■ Extracted data entries ■
※
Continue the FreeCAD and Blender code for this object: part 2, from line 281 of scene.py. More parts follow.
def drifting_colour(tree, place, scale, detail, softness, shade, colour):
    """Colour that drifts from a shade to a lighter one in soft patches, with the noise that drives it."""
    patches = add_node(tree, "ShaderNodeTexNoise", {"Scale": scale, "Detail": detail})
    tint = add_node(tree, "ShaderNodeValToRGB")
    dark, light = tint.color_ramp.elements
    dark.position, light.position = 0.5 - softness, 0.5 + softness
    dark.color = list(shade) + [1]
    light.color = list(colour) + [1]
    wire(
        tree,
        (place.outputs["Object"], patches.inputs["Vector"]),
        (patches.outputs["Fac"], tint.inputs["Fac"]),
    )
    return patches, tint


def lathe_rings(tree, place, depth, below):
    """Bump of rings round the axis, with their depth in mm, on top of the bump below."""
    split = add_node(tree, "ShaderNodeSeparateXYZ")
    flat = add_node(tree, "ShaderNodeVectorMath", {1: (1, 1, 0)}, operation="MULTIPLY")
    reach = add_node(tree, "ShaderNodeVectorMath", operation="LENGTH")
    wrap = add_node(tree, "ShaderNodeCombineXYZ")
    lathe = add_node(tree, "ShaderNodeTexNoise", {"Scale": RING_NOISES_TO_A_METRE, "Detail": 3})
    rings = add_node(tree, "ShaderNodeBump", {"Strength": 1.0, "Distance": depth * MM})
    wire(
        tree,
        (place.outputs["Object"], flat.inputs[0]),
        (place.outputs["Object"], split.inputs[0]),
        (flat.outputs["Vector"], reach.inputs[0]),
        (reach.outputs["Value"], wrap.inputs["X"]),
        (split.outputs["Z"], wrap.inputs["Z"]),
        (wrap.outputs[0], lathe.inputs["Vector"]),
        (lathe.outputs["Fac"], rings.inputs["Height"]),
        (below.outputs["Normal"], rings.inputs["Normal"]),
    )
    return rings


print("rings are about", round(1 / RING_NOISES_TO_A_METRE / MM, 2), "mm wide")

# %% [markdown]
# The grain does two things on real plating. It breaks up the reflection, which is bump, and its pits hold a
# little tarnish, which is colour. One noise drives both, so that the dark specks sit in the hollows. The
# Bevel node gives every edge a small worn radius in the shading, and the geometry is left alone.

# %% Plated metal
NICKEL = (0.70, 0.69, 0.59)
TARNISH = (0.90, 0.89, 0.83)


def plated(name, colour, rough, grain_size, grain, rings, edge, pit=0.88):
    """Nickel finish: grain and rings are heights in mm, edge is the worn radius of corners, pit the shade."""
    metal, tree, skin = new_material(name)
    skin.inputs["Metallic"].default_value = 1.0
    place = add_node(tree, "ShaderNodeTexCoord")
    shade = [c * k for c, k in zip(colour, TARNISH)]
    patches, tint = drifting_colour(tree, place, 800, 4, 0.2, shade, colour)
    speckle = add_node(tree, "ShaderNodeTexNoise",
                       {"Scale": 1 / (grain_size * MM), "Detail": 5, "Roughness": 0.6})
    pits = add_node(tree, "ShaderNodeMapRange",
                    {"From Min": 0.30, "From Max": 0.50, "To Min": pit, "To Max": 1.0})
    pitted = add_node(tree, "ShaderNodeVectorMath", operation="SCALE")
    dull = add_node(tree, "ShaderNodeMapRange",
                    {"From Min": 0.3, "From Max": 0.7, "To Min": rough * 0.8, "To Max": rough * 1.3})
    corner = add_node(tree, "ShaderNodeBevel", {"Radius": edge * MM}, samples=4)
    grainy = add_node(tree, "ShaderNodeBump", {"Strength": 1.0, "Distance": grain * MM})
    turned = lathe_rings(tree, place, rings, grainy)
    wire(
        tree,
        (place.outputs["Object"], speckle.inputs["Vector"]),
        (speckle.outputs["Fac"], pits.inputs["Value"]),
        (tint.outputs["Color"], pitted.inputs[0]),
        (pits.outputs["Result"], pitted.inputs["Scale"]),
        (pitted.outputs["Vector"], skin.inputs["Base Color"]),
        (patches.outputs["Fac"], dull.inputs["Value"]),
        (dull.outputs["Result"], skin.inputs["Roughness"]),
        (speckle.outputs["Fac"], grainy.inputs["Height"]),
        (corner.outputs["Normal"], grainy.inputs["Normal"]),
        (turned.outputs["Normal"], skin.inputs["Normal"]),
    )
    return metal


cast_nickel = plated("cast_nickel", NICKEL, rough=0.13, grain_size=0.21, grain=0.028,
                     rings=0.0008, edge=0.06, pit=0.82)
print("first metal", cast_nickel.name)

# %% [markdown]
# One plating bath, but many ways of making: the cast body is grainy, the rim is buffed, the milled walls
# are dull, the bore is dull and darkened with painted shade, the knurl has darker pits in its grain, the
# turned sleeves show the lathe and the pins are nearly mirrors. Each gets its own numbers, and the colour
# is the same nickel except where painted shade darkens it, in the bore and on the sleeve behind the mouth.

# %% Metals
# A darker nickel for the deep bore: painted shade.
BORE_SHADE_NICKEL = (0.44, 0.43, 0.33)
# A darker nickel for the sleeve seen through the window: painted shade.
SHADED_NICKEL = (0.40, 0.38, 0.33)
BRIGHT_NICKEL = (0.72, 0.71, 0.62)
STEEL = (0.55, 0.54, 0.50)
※
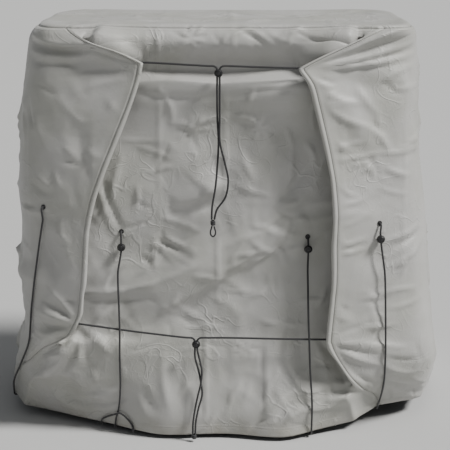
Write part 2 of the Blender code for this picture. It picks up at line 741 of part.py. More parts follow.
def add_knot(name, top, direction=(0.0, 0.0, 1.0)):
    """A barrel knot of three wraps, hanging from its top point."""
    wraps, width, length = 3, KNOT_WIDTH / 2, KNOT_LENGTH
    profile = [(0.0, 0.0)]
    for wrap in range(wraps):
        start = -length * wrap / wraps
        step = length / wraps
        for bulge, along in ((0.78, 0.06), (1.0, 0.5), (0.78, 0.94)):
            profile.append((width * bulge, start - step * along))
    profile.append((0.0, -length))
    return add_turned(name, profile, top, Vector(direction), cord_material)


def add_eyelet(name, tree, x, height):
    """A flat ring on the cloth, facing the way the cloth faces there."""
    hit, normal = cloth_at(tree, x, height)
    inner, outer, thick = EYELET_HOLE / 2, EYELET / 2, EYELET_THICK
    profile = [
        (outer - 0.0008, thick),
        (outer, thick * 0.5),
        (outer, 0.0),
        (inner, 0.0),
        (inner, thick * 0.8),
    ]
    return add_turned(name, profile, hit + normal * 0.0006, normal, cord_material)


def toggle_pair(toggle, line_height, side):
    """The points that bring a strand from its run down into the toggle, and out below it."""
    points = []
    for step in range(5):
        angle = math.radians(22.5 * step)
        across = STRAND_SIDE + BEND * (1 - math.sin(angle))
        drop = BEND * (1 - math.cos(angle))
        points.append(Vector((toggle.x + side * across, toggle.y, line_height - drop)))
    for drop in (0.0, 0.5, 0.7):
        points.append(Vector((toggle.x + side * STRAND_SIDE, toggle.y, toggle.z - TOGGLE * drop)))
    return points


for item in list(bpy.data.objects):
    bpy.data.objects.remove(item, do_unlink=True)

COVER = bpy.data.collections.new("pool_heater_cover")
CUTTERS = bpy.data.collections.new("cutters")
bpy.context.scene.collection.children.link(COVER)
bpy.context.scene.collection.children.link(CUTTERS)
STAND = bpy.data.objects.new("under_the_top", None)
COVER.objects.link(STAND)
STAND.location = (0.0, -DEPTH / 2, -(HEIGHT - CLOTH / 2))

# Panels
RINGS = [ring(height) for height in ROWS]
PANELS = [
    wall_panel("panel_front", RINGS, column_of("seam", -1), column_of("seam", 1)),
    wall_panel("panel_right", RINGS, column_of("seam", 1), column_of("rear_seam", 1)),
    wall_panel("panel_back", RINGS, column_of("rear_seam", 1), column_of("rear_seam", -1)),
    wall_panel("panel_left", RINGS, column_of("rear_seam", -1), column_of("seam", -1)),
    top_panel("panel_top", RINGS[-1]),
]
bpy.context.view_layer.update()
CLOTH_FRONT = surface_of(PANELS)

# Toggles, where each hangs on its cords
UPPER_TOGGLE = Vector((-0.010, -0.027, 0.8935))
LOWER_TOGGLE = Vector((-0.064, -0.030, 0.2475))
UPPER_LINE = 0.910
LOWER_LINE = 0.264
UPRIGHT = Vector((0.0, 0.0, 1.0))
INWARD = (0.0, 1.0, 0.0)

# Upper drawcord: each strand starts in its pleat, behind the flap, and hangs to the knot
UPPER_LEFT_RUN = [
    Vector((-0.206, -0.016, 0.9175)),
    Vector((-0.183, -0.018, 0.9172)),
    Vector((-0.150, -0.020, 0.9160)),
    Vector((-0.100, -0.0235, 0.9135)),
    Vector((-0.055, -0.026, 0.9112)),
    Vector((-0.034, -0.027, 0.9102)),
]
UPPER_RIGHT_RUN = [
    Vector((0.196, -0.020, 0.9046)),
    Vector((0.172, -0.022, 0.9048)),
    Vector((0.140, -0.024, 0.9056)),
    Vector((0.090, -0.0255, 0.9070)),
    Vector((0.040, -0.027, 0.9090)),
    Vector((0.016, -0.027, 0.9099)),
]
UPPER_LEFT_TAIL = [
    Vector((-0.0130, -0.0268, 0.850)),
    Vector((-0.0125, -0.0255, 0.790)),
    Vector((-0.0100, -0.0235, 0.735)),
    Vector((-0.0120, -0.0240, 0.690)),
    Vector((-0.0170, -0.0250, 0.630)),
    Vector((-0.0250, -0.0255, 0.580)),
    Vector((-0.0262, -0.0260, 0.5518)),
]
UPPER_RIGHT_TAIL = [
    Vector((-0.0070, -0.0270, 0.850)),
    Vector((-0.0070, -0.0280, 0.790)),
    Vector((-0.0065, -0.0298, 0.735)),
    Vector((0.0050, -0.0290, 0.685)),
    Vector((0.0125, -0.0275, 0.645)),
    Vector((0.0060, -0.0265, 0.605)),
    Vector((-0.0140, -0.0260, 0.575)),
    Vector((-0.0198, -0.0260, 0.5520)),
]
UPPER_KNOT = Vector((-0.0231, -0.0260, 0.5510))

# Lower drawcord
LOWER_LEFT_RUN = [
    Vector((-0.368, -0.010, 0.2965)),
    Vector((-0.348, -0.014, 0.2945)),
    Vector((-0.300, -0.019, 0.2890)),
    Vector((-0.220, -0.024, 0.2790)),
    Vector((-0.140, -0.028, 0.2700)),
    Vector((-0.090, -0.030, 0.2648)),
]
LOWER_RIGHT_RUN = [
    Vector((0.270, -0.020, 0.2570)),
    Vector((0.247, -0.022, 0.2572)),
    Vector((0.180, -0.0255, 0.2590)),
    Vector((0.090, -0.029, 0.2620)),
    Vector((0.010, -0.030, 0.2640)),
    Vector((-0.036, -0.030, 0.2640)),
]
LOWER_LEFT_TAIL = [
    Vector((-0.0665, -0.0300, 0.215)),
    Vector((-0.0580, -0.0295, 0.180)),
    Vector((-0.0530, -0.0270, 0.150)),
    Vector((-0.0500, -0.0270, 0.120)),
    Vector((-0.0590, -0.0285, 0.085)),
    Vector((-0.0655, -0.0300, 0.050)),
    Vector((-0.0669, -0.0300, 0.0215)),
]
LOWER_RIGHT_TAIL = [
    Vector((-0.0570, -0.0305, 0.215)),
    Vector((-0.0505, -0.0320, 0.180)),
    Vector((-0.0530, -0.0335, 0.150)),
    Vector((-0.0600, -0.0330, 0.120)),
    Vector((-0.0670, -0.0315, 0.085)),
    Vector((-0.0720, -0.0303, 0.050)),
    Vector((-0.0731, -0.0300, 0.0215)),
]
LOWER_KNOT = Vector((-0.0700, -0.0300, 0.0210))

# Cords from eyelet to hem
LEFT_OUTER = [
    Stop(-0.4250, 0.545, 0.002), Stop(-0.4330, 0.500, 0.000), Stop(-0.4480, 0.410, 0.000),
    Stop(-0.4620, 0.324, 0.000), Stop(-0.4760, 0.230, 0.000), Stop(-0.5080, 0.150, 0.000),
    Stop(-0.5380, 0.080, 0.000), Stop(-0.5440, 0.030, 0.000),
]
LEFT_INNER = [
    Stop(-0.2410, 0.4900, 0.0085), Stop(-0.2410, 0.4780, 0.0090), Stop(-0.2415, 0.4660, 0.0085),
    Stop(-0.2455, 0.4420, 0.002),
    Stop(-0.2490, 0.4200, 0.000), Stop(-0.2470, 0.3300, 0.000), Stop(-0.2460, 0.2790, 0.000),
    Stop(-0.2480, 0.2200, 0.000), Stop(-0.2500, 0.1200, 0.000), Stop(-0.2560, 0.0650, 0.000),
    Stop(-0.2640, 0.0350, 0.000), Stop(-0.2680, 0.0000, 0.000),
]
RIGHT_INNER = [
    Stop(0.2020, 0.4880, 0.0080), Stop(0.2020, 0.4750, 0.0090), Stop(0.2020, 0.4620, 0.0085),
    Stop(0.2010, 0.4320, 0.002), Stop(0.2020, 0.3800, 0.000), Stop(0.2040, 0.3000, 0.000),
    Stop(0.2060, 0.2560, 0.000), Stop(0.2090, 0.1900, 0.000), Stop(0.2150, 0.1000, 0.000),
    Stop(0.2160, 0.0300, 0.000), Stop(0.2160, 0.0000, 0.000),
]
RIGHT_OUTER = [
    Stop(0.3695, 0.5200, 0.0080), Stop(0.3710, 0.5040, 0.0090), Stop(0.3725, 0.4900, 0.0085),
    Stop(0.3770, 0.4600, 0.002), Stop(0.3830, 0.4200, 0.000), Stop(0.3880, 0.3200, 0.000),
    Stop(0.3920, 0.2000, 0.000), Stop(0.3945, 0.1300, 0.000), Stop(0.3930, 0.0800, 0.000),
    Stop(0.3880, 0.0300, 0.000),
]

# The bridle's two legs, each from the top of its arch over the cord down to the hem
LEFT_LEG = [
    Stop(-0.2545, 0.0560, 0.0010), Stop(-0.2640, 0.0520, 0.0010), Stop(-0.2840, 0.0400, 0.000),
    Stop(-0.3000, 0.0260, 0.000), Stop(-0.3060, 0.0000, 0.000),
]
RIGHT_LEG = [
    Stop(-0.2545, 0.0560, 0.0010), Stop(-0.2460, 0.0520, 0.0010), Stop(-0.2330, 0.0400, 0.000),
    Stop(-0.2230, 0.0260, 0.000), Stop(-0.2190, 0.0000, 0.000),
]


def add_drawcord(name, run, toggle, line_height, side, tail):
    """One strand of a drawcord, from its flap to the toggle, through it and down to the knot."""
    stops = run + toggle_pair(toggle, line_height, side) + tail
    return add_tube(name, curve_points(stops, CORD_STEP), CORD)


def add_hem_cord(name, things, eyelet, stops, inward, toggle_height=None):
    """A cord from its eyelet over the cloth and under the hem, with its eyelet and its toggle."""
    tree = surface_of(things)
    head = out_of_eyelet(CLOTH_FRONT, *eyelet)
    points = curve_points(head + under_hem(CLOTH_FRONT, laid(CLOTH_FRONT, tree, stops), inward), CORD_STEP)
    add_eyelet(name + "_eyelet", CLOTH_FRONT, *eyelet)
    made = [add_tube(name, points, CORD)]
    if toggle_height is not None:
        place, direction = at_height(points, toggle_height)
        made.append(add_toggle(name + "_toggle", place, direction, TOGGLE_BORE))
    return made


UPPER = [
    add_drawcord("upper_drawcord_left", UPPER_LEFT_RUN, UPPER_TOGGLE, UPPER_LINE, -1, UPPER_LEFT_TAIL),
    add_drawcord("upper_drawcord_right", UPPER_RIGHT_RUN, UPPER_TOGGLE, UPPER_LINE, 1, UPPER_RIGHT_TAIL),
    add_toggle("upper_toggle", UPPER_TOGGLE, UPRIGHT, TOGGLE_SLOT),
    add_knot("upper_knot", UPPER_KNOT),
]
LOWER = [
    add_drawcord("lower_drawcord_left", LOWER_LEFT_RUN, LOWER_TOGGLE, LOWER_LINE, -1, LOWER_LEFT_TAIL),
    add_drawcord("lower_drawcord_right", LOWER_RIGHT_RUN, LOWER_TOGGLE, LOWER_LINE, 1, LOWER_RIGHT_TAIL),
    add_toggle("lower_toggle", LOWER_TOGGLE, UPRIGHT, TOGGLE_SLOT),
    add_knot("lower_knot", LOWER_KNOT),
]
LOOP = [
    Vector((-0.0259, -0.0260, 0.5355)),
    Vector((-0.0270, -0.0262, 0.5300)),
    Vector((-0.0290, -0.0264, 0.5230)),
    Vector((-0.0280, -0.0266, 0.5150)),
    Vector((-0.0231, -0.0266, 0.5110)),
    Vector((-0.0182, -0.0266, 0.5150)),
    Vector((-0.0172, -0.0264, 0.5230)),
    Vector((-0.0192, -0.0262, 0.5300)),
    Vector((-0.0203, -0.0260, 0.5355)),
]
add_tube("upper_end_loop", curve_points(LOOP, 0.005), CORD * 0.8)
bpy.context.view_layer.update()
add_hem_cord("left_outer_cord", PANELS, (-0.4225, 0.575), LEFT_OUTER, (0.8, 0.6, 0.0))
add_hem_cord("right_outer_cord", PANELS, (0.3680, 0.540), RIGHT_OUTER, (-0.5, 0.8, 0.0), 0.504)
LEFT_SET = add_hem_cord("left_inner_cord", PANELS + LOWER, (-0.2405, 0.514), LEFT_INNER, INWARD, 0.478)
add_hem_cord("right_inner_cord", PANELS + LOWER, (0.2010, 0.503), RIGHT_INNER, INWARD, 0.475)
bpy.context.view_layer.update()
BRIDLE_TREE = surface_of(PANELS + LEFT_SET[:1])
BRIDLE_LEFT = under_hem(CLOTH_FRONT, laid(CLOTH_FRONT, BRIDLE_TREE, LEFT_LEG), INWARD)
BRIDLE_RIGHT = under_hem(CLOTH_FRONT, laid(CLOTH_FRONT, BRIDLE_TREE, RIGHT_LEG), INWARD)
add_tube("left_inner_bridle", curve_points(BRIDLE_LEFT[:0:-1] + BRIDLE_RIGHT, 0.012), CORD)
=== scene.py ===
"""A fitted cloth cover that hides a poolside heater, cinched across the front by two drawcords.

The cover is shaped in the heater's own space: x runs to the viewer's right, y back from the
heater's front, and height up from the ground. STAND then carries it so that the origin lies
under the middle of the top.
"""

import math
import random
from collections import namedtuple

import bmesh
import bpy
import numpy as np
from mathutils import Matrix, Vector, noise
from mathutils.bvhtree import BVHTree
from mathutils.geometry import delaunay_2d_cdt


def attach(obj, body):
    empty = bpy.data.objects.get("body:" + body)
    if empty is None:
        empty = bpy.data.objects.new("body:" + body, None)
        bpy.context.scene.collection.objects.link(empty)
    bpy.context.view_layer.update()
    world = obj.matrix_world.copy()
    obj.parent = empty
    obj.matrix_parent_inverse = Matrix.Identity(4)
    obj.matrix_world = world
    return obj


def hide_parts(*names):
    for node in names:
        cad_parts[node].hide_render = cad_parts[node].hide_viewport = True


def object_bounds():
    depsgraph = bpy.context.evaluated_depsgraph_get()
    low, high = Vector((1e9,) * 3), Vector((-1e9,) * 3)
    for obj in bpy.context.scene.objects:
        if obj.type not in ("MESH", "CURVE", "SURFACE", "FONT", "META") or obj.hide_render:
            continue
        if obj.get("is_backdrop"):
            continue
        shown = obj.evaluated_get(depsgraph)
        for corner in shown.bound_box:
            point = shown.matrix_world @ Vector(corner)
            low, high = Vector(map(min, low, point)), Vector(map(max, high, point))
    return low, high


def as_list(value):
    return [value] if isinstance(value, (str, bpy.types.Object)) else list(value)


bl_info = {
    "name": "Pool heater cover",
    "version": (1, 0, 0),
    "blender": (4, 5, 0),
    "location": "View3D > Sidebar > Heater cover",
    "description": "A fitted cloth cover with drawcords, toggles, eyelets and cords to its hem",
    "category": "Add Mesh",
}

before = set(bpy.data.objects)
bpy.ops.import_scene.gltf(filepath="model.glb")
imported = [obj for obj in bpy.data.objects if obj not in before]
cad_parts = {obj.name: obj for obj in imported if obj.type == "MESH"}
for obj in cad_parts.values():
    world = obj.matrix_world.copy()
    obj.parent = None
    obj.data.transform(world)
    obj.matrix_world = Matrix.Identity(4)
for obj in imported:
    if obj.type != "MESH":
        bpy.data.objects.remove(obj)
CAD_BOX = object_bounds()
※
■ Instructions to follow ■
The lines above from the one containing "Write part 2" through the one containing "return points" are to be set down exactly, and no others.

■ Task solution ■
Write part 2 of the Blender code for this picture. It picks up at line 741 of part.py. More parts follow.
def add_knot(name, top, direction=(0.0, 0.0, 1.0)):
    """A barrel knot of three wraps, hanging from its top point."""
    wraps, width, length = 3, KNOT_WIDTH / 2, KNOT_LENGTH
    profile = [(0.0, 0.0)]
    for wrap in range(wraps):
        start = -length * wrap / wraps
        step = length / wraps
        for bulge, along in ((0.78, 0.06), (1.0, 0.5), (0.78, 0.94)):
            profile.append((width * bulge, start - step * along))
    profile.append((0.0, -length))
    return add_turned(name, profile, top, Vector(direction), cord_material)


def add_eyelet(name, tree, x, height):
    """A flat ring on the cloth, facing the way the cloth faces there."""
    hit, normal = cloth_at(tree, x, height)
    inner, outer, thick = EYELET_HOLE / 2, EYELET / 2, EYELET_THICK
    profile = [
        (outer - 0.0008, thick),
        (outer, thick * 0.5),
        (outer, 0.0),
        (inner, 0.0),
        (inner, thick * 0.8),
    ]
    return add_turned(name, profile, hit + normal * 0.0006, normal, cord_material)


def toggle_pair(toggle, line_height, side):
    """The points that bring a strand from its run down into the toggle, and out below it."""
    points = []
    for step in range(5):
        angle = math.radians(22.5 * step)
        across = STRAND_SIDE + BEND * (1 - math.sin(angle))
        drop = BEND * (1 - math.cos(angle))
        points.append(Vector((toggle.x + side * across, toggle.y, line_height - drop)))
    for drop in (0.0, 0.5, 0.7):
        points.append(Vector((toggle.x + side * STRAND_SIDE, toggle.y, toggle.z - TOGGLE * drop)))
    return points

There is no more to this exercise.